“We two roam by the sea.” Or so I’ve attempted in Aleut.
My wife and I have taken to Alaska, the 49th state to join the Union but the 50th state my wife has visited. The dual tense verb alágukik may also mean “we two travel by baidarka,” with a baidarka the iconic Aleutian kayak. For our trip, we’ll just pretend baidarka is “cruise.”
The stem of this verb is alág, which, according to my research, is related to the Aleut word for “sea” and basis for the very name Alaska. According to the OED, Alaska is from the Aleut alaxsxix, “the object toward which the action of the sea is directed” – or “mainland.” There is evidence of Aljaska in the Russian of late 18th-century explorers there.
Alaska may be “the Last Frontier,” but its etymology is all about the sea.

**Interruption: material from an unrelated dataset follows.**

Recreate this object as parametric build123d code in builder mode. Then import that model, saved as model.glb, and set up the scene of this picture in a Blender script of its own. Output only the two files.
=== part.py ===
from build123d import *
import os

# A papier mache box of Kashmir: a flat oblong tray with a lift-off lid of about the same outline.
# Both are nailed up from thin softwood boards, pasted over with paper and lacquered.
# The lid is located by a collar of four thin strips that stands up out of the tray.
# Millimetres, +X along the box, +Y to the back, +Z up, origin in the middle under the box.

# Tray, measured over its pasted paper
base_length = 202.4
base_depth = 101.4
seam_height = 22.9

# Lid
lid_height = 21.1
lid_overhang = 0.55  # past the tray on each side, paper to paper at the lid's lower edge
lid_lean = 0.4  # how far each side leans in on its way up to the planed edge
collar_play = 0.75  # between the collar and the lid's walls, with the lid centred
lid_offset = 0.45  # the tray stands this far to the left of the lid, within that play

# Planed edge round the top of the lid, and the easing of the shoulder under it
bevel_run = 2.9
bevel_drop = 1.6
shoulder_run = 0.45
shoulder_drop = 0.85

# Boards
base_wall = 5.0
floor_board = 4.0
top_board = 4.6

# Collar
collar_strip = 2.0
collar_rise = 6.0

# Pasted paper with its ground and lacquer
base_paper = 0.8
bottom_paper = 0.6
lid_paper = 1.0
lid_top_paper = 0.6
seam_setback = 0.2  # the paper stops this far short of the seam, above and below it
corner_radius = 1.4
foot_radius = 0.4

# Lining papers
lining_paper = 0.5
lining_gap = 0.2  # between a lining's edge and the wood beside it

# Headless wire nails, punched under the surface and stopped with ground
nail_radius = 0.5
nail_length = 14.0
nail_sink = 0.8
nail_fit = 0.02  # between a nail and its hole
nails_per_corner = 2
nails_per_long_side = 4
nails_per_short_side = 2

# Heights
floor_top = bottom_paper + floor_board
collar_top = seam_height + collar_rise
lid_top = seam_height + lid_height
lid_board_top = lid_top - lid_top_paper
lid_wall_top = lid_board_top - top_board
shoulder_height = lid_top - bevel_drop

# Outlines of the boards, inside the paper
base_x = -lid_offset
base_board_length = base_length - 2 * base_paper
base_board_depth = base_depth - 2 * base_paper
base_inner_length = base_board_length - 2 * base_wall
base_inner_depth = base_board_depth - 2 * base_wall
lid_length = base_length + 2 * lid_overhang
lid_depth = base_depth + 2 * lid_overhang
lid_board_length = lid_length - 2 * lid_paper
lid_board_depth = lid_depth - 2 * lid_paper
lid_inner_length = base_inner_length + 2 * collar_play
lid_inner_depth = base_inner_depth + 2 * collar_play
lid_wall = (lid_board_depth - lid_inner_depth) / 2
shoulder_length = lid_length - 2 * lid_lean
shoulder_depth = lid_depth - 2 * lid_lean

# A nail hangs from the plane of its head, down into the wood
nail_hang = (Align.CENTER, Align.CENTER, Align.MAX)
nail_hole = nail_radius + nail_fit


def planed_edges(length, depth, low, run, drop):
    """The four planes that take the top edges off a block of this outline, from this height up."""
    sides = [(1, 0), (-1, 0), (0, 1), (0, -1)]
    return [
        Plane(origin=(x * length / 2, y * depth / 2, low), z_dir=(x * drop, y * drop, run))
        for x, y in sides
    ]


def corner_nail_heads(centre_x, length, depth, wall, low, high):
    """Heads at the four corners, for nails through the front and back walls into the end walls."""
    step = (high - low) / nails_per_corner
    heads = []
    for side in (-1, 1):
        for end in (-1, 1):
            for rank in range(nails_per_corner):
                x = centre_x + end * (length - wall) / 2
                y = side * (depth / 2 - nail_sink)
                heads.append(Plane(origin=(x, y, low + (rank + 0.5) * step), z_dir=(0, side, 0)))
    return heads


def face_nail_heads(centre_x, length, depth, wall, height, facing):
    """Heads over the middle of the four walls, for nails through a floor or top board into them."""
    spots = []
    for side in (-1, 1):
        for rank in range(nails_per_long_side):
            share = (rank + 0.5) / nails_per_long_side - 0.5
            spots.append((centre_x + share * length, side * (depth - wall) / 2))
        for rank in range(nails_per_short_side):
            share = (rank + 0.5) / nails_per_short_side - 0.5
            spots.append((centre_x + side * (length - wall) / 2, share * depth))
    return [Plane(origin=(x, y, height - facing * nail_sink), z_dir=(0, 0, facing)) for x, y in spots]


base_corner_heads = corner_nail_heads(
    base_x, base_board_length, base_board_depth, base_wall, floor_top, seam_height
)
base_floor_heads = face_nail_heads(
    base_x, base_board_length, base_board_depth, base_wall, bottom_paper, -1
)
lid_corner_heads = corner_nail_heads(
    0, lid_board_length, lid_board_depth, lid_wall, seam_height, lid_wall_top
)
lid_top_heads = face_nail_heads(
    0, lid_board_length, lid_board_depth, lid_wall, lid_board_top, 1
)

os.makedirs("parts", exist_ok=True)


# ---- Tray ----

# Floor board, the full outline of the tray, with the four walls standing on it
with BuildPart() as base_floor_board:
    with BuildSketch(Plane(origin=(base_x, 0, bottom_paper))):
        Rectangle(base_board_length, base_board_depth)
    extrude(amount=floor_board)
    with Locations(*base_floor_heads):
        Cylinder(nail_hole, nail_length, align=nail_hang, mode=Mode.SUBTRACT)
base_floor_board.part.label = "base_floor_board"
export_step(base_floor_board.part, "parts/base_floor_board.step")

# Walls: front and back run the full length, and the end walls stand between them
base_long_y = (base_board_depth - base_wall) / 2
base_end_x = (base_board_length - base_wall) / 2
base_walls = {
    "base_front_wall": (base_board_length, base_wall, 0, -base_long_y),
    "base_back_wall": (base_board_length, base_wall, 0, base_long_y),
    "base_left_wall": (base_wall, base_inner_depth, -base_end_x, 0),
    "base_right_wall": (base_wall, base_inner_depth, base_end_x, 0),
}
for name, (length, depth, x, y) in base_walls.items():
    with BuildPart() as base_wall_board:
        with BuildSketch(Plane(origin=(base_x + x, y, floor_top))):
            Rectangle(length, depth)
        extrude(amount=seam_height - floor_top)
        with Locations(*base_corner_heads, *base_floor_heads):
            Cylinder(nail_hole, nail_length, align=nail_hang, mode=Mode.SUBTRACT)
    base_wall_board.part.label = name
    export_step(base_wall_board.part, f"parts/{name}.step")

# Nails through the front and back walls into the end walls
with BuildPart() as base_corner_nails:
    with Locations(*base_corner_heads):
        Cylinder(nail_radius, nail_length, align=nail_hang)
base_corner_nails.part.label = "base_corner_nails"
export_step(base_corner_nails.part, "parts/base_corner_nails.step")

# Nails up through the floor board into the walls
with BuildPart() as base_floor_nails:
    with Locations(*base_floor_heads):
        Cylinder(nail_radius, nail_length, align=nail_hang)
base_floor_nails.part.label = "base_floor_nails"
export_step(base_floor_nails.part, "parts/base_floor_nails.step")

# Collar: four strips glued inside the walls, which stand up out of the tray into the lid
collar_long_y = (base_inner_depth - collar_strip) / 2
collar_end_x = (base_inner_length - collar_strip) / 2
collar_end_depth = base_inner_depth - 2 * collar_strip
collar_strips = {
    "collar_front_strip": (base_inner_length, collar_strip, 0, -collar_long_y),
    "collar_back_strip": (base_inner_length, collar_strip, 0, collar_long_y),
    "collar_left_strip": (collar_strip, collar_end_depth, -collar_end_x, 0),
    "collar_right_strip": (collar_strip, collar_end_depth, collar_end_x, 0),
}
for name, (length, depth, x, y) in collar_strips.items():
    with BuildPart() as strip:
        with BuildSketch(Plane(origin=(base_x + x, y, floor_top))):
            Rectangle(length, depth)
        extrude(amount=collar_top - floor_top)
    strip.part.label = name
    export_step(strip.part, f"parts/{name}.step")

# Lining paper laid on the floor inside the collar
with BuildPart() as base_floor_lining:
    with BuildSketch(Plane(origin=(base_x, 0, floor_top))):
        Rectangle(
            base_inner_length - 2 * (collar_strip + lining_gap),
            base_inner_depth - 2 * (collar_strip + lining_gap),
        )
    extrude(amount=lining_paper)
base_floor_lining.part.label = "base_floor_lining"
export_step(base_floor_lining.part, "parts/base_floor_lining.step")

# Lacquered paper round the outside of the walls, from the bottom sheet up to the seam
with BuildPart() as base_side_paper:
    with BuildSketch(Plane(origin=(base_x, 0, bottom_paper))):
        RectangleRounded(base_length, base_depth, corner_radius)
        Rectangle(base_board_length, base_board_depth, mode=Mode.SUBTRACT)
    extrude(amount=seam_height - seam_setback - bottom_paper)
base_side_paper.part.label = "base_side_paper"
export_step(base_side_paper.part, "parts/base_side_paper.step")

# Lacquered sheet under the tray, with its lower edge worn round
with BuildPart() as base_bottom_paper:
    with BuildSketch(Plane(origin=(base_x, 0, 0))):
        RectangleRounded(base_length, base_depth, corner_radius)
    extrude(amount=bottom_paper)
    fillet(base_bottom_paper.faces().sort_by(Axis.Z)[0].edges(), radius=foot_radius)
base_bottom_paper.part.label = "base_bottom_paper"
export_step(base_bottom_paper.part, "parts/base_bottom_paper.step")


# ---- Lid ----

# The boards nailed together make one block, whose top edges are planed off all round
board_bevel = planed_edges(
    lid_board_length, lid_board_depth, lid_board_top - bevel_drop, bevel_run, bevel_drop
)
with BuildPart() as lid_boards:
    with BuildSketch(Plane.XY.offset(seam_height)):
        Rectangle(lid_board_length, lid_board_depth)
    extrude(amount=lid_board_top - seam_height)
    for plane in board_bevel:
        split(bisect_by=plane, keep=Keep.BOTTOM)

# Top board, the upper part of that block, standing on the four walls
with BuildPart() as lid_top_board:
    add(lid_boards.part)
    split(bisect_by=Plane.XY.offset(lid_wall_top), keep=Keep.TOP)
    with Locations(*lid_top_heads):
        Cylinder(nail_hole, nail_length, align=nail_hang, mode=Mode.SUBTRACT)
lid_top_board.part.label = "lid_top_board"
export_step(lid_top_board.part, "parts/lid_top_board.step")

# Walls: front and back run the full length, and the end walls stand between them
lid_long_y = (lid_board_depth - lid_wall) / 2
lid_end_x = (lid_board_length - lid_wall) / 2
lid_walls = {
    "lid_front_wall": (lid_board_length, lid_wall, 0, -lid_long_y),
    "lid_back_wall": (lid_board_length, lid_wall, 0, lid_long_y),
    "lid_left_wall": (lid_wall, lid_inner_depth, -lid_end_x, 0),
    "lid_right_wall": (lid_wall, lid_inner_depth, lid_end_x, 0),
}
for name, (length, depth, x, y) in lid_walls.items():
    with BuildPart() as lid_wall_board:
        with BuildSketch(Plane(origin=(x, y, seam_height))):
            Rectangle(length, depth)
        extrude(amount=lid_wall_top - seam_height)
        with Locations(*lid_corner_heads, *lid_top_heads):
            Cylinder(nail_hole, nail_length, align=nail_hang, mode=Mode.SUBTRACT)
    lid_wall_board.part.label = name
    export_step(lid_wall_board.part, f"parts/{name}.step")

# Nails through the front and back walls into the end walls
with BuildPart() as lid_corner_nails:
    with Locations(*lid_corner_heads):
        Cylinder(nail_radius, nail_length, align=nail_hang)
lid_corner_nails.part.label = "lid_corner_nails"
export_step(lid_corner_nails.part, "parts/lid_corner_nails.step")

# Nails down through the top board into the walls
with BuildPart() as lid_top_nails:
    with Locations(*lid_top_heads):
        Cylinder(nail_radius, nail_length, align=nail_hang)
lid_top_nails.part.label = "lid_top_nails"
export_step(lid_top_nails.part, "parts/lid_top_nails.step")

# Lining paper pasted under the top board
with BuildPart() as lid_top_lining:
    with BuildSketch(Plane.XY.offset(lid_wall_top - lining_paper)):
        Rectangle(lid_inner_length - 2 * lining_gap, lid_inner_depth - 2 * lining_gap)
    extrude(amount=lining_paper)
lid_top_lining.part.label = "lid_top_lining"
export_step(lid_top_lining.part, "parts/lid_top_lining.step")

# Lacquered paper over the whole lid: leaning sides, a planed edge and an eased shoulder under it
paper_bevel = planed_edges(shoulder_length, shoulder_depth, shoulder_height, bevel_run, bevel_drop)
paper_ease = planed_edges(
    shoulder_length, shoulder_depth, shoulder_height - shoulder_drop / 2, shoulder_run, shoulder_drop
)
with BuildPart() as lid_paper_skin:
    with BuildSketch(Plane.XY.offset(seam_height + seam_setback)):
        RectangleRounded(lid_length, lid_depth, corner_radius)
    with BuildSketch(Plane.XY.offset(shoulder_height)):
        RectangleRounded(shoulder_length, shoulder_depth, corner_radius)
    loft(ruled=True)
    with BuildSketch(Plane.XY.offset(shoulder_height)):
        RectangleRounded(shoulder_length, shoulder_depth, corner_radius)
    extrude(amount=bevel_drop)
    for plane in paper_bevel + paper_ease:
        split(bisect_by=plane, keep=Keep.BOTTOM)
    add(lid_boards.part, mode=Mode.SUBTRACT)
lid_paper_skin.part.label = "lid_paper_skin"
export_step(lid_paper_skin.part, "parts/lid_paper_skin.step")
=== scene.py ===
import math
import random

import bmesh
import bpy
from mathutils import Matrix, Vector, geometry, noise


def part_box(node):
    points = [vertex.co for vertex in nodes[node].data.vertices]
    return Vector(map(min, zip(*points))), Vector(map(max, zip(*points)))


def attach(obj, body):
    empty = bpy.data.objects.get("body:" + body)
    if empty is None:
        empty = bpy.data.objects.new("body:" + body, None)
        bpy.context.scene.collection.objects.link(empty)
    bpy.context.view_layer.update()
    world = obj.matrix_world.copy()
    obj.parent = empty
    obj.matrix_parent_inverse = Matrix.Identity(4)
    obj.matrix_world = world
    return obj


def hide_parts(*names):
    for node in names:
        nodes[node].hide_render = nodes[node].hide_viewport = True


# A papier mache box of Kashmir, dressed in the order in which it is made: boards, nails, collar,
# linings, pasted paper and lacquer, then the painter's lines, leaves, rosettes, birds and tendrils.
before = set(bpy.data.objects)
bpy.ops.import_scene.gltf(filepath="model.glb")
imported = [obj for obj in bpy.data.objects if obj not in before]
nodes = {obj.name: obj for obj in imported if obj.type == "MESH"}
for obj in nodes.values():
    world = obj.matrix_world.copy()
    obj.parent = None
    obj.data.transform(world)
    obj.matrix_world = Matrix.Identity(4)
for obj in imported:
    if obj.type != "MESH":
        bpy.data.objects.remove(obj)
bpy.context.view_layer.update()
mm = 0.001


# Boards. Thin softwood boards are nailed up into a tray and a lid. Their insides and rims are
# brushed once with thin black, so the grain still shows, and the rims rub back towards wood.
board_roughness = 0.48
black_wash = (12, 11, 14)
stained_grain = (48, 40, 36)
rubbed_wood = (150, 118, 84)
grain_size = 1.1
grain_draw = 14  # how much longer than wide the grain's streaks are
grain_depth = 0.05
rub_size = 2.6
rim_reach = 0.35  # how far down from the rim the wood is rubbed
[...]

The region is quite literally the last frontier of the Aleut language, with well under 500 speakers remaining. The US bought Alaska from Russia in 1867 – the “Alaska Purchase” – for $7.2 million, or 2 cents (2 cents!) an acre. Apparently, the storied Delmonico’s over on the other side of the US, New York City, baked some ice cream in a pastry and called it a “Baked Alaska” back in 1882 to commemorate of the event.
And I can think of no better way to commemorate our event – my wife’s birthday – than by serving up a little etymology. Happy birthday!
The Mashed Radish will be back in August.